> **Task details**: Print the lines beginning with the one that contains "Continue the three.js" and ending with the one that contains "feed(self.shader.inputs[name], value)", exactly, both included, and no other lines.

> **Dataset**:
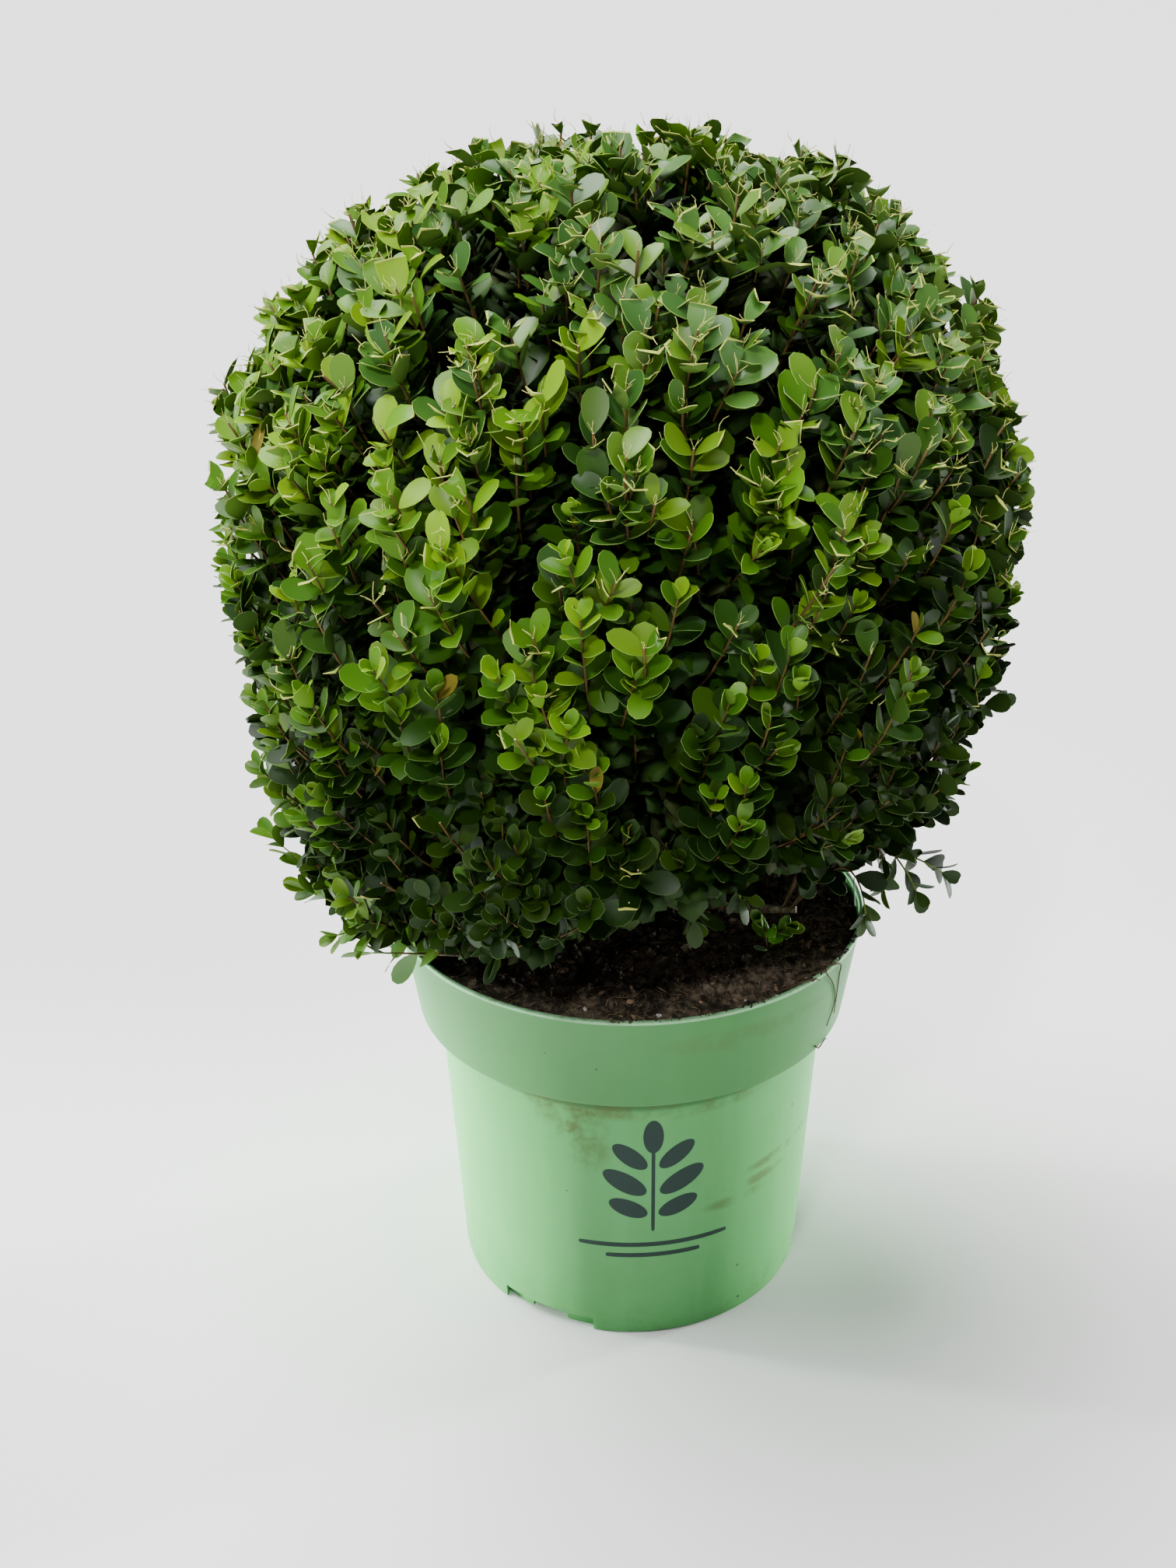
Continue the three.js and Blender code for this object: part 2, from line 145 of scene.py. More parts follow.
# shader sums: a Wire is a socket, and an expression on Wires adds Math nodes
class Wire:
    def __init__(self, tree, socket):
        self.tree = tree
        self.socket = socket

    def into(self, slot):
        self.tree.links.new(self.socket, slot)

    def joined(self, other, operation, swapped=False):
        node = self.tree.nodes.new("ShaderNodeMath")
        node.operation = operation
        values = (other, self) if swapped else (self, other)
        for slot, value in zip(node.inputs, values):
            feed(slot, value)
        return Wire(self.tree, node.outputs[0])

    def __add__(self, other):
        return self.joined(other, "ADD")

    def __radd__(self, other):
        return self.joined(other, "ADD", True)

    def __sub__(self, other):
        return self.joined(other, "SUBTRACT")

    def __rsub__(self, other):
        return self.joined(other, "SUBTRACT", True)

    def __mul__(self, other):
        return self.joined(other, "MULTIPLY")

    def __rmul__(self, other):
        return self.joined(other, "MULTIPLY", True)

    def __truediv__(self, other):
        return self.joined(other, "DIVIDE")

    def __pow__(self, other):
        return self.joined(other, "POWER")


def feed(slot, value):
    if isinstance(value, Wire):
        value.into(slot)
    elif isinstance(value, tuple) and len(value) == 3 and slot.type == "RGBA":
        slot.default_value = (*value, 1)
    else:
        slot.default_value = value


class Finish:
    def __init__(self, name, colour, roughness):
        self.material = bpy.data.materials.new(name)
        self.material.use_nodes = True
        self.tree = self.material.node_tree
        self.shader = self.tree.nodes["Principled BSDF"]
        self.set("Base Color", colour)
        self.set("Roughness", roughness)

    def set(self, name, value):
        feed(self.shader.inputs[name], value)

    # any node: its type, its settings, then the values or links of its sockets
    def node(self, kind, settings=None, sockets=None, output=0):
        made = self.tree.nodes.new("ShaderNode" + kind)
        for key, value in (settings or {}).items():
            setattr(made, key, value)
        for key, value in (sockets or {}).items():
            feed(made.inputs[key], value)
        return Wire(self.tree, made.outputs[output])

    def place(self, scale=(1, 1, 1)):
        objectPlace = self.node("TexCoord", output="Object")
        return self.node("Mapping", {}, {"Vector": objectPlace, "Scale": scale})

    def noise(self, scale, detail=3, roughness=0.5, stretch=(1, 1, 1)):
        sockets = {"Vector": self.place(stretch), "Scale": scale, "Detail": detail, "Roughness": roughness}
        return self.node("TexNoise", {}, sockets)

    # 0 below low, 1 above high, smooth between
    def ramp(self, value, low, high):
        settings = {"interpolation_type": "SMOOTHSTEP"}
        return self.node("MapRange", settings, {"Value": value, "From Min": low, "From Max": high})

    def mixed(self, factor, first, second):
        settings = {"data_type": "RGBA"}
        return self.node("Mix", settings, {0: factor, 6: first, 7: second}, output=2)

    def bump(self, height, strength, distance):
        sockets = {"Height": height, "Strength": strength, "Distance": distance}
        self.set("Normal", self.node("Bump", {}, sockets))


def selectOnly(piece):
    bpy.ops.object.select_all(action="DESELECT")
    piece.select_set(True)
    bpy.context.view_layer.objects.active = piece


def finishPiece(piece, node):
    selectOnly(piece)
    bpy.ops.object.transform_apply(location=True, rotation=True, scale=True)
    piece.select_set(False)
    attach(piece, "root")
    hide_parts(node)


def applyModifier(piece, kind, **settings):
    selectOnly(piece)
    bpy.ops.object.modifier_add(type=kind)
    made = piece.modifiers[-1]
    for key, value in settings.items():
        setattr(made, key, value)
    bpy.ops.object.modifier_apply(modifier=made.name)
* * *
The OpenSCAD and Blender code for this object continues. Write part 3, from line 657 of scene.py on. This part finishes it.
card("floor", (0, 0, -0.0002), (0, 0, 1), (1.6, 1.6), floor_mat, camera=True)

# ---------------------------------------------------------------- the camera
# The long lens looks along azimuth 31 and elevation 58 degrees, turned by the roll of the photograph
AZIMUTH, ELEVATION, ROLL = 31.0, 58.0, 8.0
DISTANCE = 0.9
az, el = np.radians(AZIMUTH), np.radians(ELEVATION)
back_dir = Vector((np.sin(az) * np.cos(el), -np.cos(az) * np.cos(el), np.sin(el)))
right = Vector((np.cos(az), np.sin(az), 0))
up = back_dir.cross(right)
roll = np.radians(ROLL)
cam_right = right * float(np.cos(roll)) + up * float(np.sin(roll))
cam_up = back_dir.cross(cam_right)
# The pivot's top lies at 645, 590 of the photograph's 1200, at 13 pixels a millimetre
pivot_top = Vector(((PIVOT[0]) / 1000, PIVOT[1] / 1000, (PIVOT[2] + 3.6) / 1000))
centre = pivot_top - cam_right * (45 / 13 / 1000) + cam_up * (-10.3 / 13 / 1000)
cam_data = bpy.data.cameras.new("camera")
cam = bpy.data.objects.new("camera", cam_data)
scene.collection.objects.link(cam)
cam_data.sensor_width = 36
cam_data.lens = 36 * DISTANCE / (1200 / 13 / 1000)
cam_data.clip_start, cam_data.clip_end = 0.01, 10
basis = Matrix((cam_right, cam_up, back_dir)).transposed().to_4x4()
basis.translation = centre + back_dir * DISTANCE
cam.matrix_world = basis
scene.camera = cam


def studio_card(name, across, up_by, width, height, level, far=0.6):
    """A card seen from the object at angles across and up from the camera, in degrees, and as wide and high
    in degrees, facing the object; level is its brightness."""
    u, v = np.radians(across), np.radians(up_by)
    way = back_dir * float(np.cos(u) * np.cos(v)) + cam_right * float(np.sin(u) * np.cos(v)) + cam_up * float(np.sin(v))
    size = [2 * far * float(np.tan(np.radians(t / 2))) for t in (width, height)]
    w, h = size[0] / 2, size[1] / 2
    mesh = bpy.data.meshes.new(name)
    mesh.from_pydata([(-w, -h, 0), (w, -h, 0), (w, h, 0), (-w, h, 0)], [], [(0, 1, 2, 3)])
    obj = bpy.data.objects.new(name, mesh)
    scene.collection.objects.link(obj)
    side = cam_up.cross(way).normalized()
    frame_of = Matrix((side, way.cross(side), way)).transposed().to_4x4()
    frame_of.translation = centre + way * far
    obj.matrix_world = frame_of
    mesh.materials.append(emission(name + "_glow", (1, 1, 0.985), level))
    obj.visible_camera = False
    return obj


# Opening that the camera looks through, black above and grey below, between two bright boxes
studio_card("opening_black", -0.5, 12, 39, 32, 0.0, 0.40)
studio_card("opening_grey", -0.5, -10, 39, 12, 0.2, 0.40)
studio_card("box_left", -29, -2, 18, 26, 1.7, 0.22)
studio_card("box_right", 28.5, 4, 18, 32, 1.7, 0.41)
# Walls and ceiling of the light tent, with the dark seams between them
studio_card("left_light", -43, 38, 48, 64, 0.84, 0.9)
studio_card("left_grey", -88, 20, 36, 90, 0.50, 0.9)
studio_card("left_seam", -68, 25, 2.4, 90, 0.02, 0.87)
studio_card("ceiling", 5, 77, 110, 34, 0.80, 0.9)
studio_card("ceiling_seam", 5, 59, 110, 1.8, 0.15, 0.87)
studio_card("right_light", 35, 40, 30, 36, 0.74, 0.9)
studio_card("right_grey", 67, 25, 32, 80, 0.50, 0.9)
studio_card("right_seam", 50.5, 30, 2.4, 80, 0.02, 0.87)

> **Solution to this problem**:
Continue the three.js and Blender code for this object: part 2, from line 145 of scene.py. More parts follow.
# shader sums: a Wire is a socket, and an expression on Wires adds Math nodes
class Wire:
    def __init__(self, tree, socket):
        self.tree = tree
        self.socket = socket

    def into(self, slot):
        self.tree.links.new(self.socket, slot)

    def joined(self, other, operation, swapped=False):
        node = self.tree.nodes.new("ShaderNodeMath")
        node.operation = operation
        values = (other, self) if swapped else (self, other)
        for slot, value in zip(node.inputs, values):
            feed(slot, value)
        return Wire(self.tree, node.outputs[0])

    def __add__(self, other):
        return self.joined(other, "ADD")

    def __radd__(self, other):
        return self.joined(other, "ADD", True)

    def __sub__(self, other):
        return self.joined(other, "SUBTRACT")

    def __rsub__(self, other):
        return self.joined(other, "SUBTRACT", True)

    def __mul__(self, other):
        return self.joined(other, "MULTIPLY")

    def __rmul__(self, other):
        return self.joined(other, "MULTIPLY", True)

    def __truediv__(self, other):
        return self.joined(other, "DIVIDE")

    def __pow__(self, other):
        return self.joined(other, "POWER")


def feed(slot, value):
    if isinstance(value, Wire):
        value.into(slot)
    elif isinstance(value, tuple) and len(value) == 3 and slot.type == "RGBA":
        slot.default_value = (*value, 1)
    else:
        slot.default_value = value


class Finish:
    def __init__(self, name, colour, roughness):
        self.material = bpy.data.materials.new(name)
        self.material.use_nodes = True
        self.tree = self.material.node_tree
        self.shader = self.tree.nodes["Principled BSDF"]
        self.set("Base Color", colour)
        self.set("Roughness", roughness)

    def set(self, name, value):
        feed(self.shader.inputs[name], value)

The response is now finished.